Fourth, was a big emphasis on the plumbing of the business, like attracting, retaining, training, promoting and developing our team members, focusing on employee engagement and health and safety, while also onboarding more operational oriented technology.
What kinds of properties are you focussed on now?
We really do the whole spectrum, from condos to low-rise, single-family homes, town homes, stacked town homes — whether it’s to own or rent.
Most developers specialize in either condos or apartments; why do both?
it’s very complementary, because there are times — and this market is one of them — that’s not conducive to developing condos. There is almost no buyer interest today in Toronto, and developers can’t attract the kind of pre-sales they need to get construction financing.
Being able to do rental in urban development sites is a fantastic strategic complement to condos, because in a market like this we can pivot quickly from condo to rental, since we are a rental operator and developer, and have been since 1955.
Is Toronto’s condo market headed for a crash?
I’m optimistic that it’s not.
Typically, condo developers cannot get a construction financing commitment without a sufficient level of qualifying presales, and without that they won’t start construction. That is a huge firebreak for us as an industry.
Right now, we have a surging demand for housing driven by population growth. We’re amongst the fastest growing countries in the world, and we are undersupplied. The peak year of housing construction in Canada was 1977 — I remember seeing Star Wars in theatres that summer, when I was about six-years-old. Since then, the country has grown by about 10 million-plus people, but we’re producing less homes.
There is going to be some pain, for sure. Individuals, investors in condos, those renewing mortgages in the next couple of years, there’s going to be an ugly reset there.

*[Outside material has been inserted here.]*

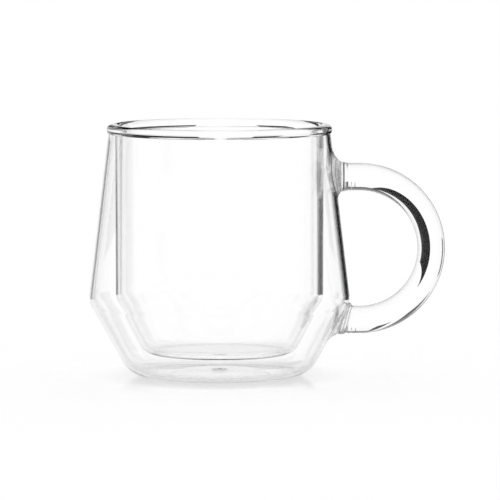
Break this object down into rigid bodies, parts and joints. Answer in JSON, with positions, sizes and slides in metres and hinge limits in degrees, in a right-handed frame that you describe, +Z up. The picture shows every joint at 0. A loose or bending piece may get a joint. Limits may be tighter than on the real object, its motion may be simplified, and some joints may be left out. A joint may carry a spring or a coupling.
{
  "type": "double walled glass mug",
  "caption": "Clear glass mug with a straight inner glass sealed inside a flared outer glass at the rim, and a solid glass rod bent into a C handle",
  "frame": {"origin": "centre of the flat ring that the mug stands on, on the axis of the two glasses", "axes": "+Z up along the axis of the two glasses, +X towards the handle"},
  "size_m": [0.1295, 0.0948, 0.0916],
  "materials": {
    "blown_glass": "polished",
    "melted_glass": "polished",
    "rod_glass": "polished"
  },
  "bodies": {
    "root": {"outer_shell": "blown_glass", "inner_liner": "blown_glass", "rim_bead": "melted_glass", "base_seal": "melted_glass", "handle": "rod_glass", "upper_weld": "melted_glass", "lower_weld": "melted_glass"}
  },
  "joints": []
}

I assume there’s going to be some adjustments from a lender perspective, like extending amortization periods, but we haven’t seen prices adjust meaningfully.

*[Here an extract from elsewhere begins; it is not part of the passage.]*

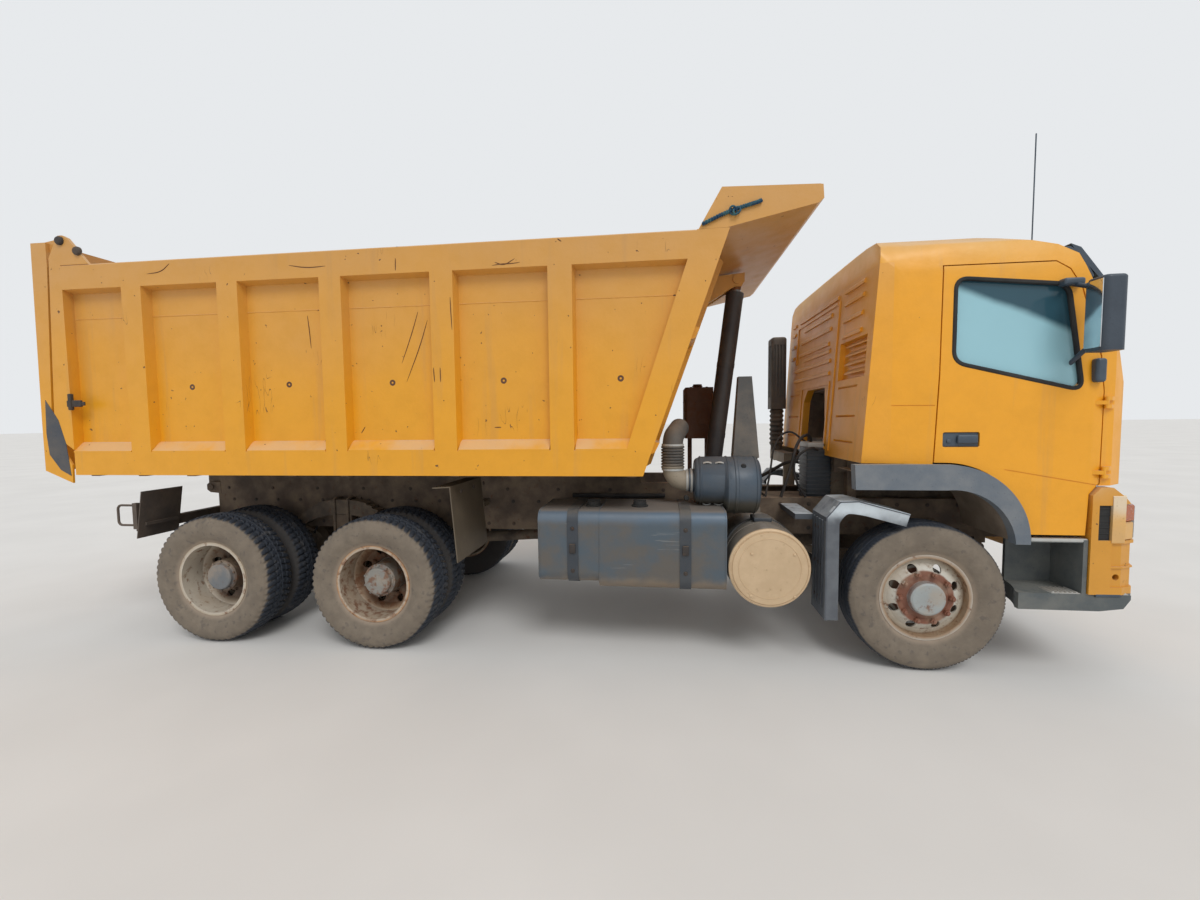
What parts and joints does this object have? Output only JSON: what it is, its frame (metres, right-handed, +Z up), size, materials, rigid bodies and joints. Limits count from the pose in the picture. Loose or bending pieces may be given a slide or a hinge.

For a whole bunch of reasons — banking discipline, surging population, relative undersupply — I’m optimistic that we won’t have a major correction.
If prices aren’t likely to collapse, and construction is lagging, will homeownership only get less affordable?
You can add the fact that household incomes have been lagging in Canada, so nationally it takes 60 per cent of the median household income to afford the average home, and in places like Vancouver it’s over 100. That is historic lows from an affordability perspective.
The government is saying we need to build three and a half million homes before 2030, something like 550,000 a year, and right now we’re on track for about 244,000 this year, so that’s just not realistic. Our record from 1977 was about 280,000.
Why do those targets remain so far out of reach?
We have a lot of well-meaning policy makers, but they’re not always coordinated. We are seeing tax policy, mortgage regulation, immigration policy, infrastructure funding policy, education and training, and that all jars with municipal planning policy. I think we need more coordination, and unfortunately, it’s not happening.
Finally, I must ask: how did you end up partnering with Jimmy Buffett?
I wish I could take credit for it, but our team at Minto Communities USA brought it to fruition. We’ve been building active adult housing in Florida since the ‘80s for those 55-plus. A few years ago, we developed a strategic relationship with Jimmy Buffett’s branding company to market active adult living under the Latitude Margaritaville brand, and it’s been very successful. We’ve sold 7,000 of these homes and we’ve expanded into other states.
It’s not your parents’ retirement home; it offers a break from traditional active adult housing which is really golf centered — we don’t have golf in our Latitude communities — but they are fun, social, and live music is a big part of what we do.
Presumably some margarita bars too?
Let’s just say there are plenty of blenders around.